改善するのは良いことだが、改善したことで従来からの魅力を損なうと販売に悪影響を与えてしまう。
■消費者の本音を見抜けなかったクルマ
別のパターンでは「そこはあまりこだわらない」という市場調査結果を得たのに、本当はこだわっていて、売れ行きを下げた失敗もある。
ダイハツの開発者によると、2代目ダイハツブーン/トヨタパッソを開発するにあたって女性ユーザーを対象に市場調査を行うと、「小回り性能などの実用性は重視するが、走りと質感にはこだわらない」という結果が得られたという。
当時のブーン/パッソはダイハツとトヨタの共同開発で、最終的な開発方針は、市場調査を尊重するものになった。
その結果、2010年に発売された2代目ブーン/パッソは、初代モデルに比べて質感が低かった。内装の造りに加えて、操舵感まで曖昧なのには驚いた。
特に13インチタイヤ装着車は、路上駐車している車両を避ける時も、進路の調節がしにくくて気を使った。グローブボックスが省かれてトレイになり、車検証は重要書類なのに荷室のポケットへ突っ込まれた。
たとえユーザーの調査から「走りと質感にはこだわらない」という結論が得られても、2代目ブーン/パッソは行き過ぎで、「モノには限度があるだろう!」と感じた。当然に売れ行きも伸び悩んだ。
そこで2016年に発売された現行ブーン/パッソは、開発から生産までダイハツが一貫して受け持ち、トヨタパッソはブーンのOEM車になった。
報道発表時の資料には「国内ユーザーの声に耳を傾け、ダイハツが軽で培ってきたノウハウを小型車に展開することで、スモールカー全体のレベルアップを図る」と記載されている。
コンパクトカーの難しさに直面したブーン/パッソ。小さいボディでたくさんの要求を満たすのは難しい
以前は小型車のノウハウを軽自動車に展開してレベルアップを図ったが、2代目ブーン/パッソ以降は逆で、軽自動車が小型車の手本であり、目標になったことを示している。
改めて振り返ると、2008年のリーマンショック、これに続く2009年の景気低迷もあり、2010年発売の2代目ブーン/パッソと同年発売の3代目(現行)ヴィッツには、コストを費やしにくい事情があった。

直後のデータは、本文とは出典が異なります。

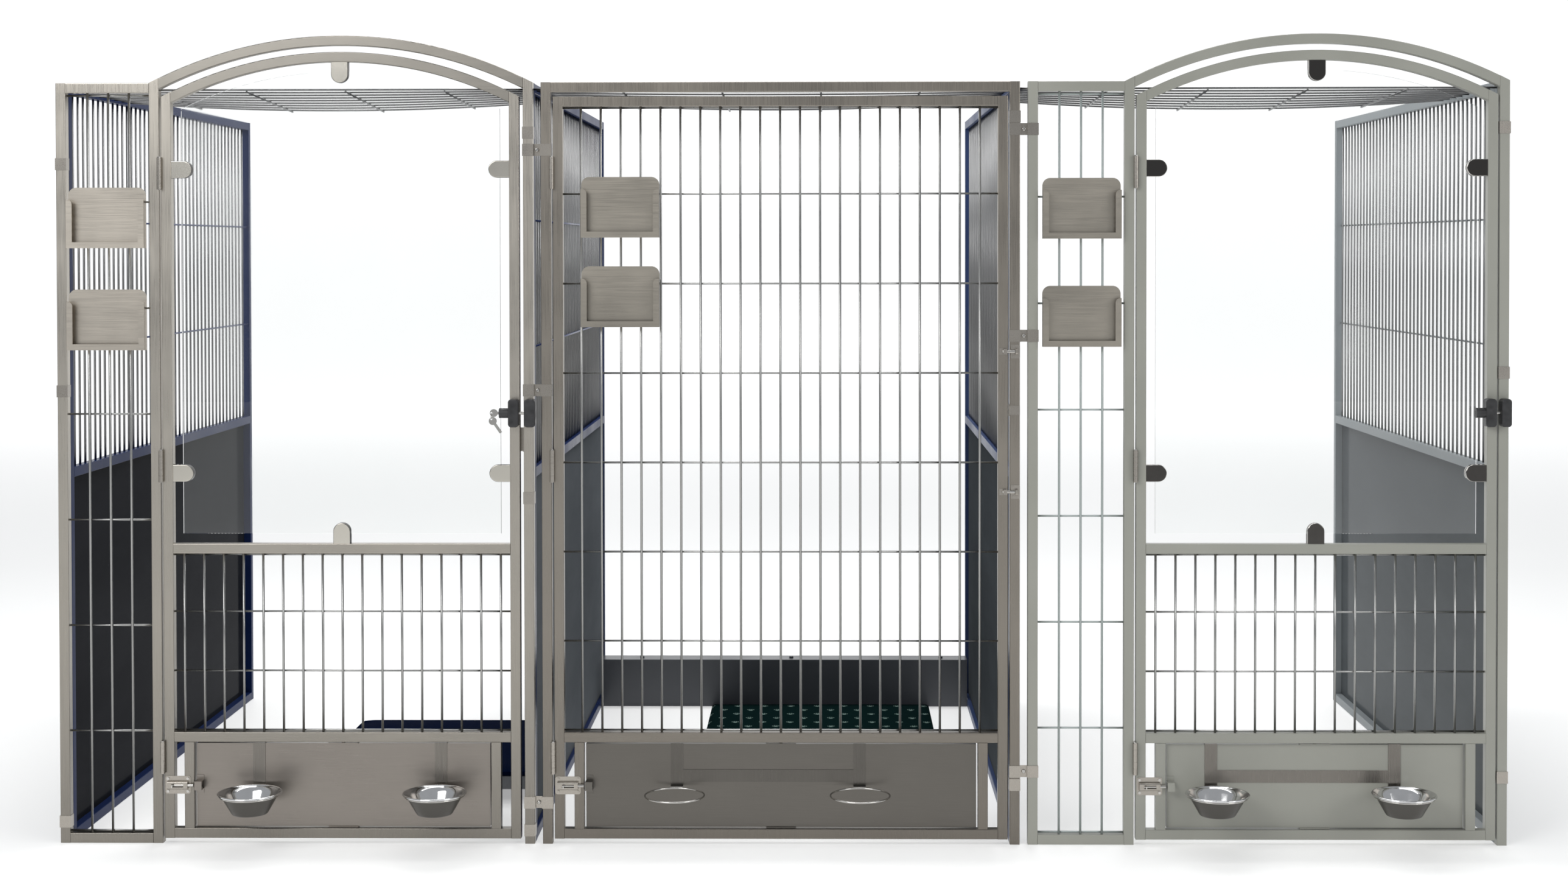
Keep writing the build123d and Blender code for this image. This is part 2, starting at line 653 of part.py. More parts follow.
def latch_keeper(z):
    """Plate on post B with a raised loop for the latch rod."""
    plate = box(*LATCH_KEEPER, -2.0, 0, z - 17.5, z + 17.5)
    plate = fillet(plate.edges().filter_by(Axis.Y), 3.0)
    loop = box(*LATCH_LOOP, -13.0, -1.0, z - 7.5, z + 7.5)
    loop = fillet(loop.faces().sort_by(Axis.Y)[0].edges().filter_by(Axis.X), 4.0)
    screws = [rod_y(sum(LATCH_KEEPER) / 2 - 5, -3.5, -1.5, z + side * 12.0, 3.0)
              for side in (-1, 1)]
    bore = rod_x(LATCH_LOOP[0] - 1, LATCH_LOOP[1] + 1, LATCH_Y, z, LATCH_R + 0.3)
    return weld([plate, loop, *screws]) - bore


def latch_guide(z):
    """Foot on the stile of door B with a short bored guide for the latch rod."""
    x1 = DOOR_RIGHT["b"]
    foot = box(x1 - 22.0, x1 - 1.0, -1.5, 0, z - 8.0, z + 8.0)
    guide = box(x1 - 12.0, x1 - 3.0, -11.5, -1.0, z - 6.5, z + 6.5)
    bore = rod_x(x1 - 30.0, x1 + 5.0, LATCH_Y, z, LATCH_R + 0.1)
    return foot + guide - bore


def latch_rod(z):
    """Rod with a rounded grip end, its tip just short of the loop."""
    x1 = DOOR_RIGHT["b"]
    rod = rod_x(x1 - 15.0, LATCH_LOOP[0] - 1.0, LATCH_Y, z, LATCH_R)
    grip = fillet(rod.edges().filter_by(GeomType.CIRCLE).sort_by(Axis.X)[0], 3.0)
    return grip


# ------------------------------------------------------------------ feeders
HOUSING = (2.0, 66.0)
CHANNEL = (8.0, 60.0)
SLOT = (20.0, 50.0)
BOLT_SPAN = (12.0, 74.0)
TAB_AT = 24.0


def bolt_housing(bay):
    """Plate and raised channel on the hinge-side stile, slotted for the finger tab."""
    x = DOOR_LEFT[bay]
    z = FEEDER_BOLT_Z
    plate = box(x + HOUSING[0], x + HOUSING[1], -1.5, 0, z - 22.5, z + 22.5)
    plate = fillet(plate.edges().filter_by(Axis.Y), 6.0)
    channel = box(x + CHANNEL[0], x + CHANNEL[1], -12.0, -1.0, z - 10.0, z + 10.0)
    channel = fillet(channel.faces().sort_by(Axis.Y)[0].edges().filter_by(Axis.X), 4.0)
    screws = [rod_y(x + sx, -3.5, -1.0, z + sz, 3.5) for sx in (9.0, 59.0) for sz in (-16.0, 16.0)]
    bore = rod_x(x + BOLT_SPAN[0] - 2, x + HOUSING[1] + 1, FEEDER_BOLT_Y, z, FEEDER_BOLT_R + 0.1)
    slot = box(x + SLOT[0], x + SLOT[1], -13.0, FEEDER_BOLT_Y, z - 4.0, z + 4.0)
    return weld([plate, channel, *screws]) - bore - slot


def feeder_bolt(bay):
    """Round bolt with an upright finger tab standing out of the slot."""
    x = DOOR_LEFT[bay]
    z = FEEDER_BOLT_Z
    bolt = rod_x(x + BOLT_SPAN[0], x + BOLT_SPAN[1], FEEDER_BOLT_Y, z, FEEDER_BOLT_R)
    tab = box(x + TAB_AT - 1.5, x + TAB_AT + 1.5, -22.0, FEEDER_BOLT_Y, z - 3.6, z + 3.6)
    return bolt + tab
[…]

その言い訳に「走りと質感にはこだわらない」調査結果が利用されたようにも思える。
■消費者のニーズを満たすスバルにも失敗したクルマがある!?
他社と違ってスバルは、ユーザーの声に耳を傾けて商品開発を行えば、ほぼ確実に好調な販売に直結する幸せなメーカーだろう。歴代WRXと、その特別仕様車などは典型だ。しかしエクシーガは失敗した。
1990年代の中盤以降、セダンは日本のユーザーを軽視した海外向けの商品になり、ミニバンが急速に売れ行きを伸ばした。
そこでスバルは2001年から、オペルザフィーラの姉妹車となるGMタイ工場製のトラヴィックを輸入販売したが、売れ行きは伸び悩んだ。
これを受けて「スバルらしい多人数乗車の可能なクルマ」について社内で議論を行い、市場調査も含めて導き出したのが「7シーターパノラマツーリング」のコンセプトだ。これに基づいてエクシーガが開発され、2008年に発売された。
エクシーガのエンジンは水平対向4気筒の2Lでターボも用意され、外観はレガシィツーリングワゴンに似ている。4WDも設定されて走行安定性が優れ、3列シートのミニバンなのに運転すると楽しい。
まさにスバルとそのユーザーが思い描くようなミニバンであった。
エクシーガは水平対向エンジンを搭載した3列シートミニバン。スバリストの夢を叶えたようなクルマだったが……
ところが売れ行きは伸び悩んだ。「スバルらしいミニバン」を求めるユーザーが少数にとどまったからだ。スバル車を購入する人は、基本的にミニバンを好まない。
仮にスバル車のユーザーに子供ができてミニバンが必要になれば、発想を切り換えて、セレナやヴォクシーなど多人数乗車と積載性を重視した車種を選ぶ。
つまりスバルのクルマ造りとミニバンは、本質的に親和性が悪いのだ。天井が低めでスライドドアを装着しないエクシーガは、ミニバンユーザーからも、スバル車のファンからも敬遠されて販売が低迷した。
後年には仕方なくSUV風のクロスオーバー7に発展させている。今のマツダがミニバンを扱わないのも、同じ理由だ。神様の声にも限界があり、ブランドイメージを超える商品を成功させるには、相当な困難が伴う。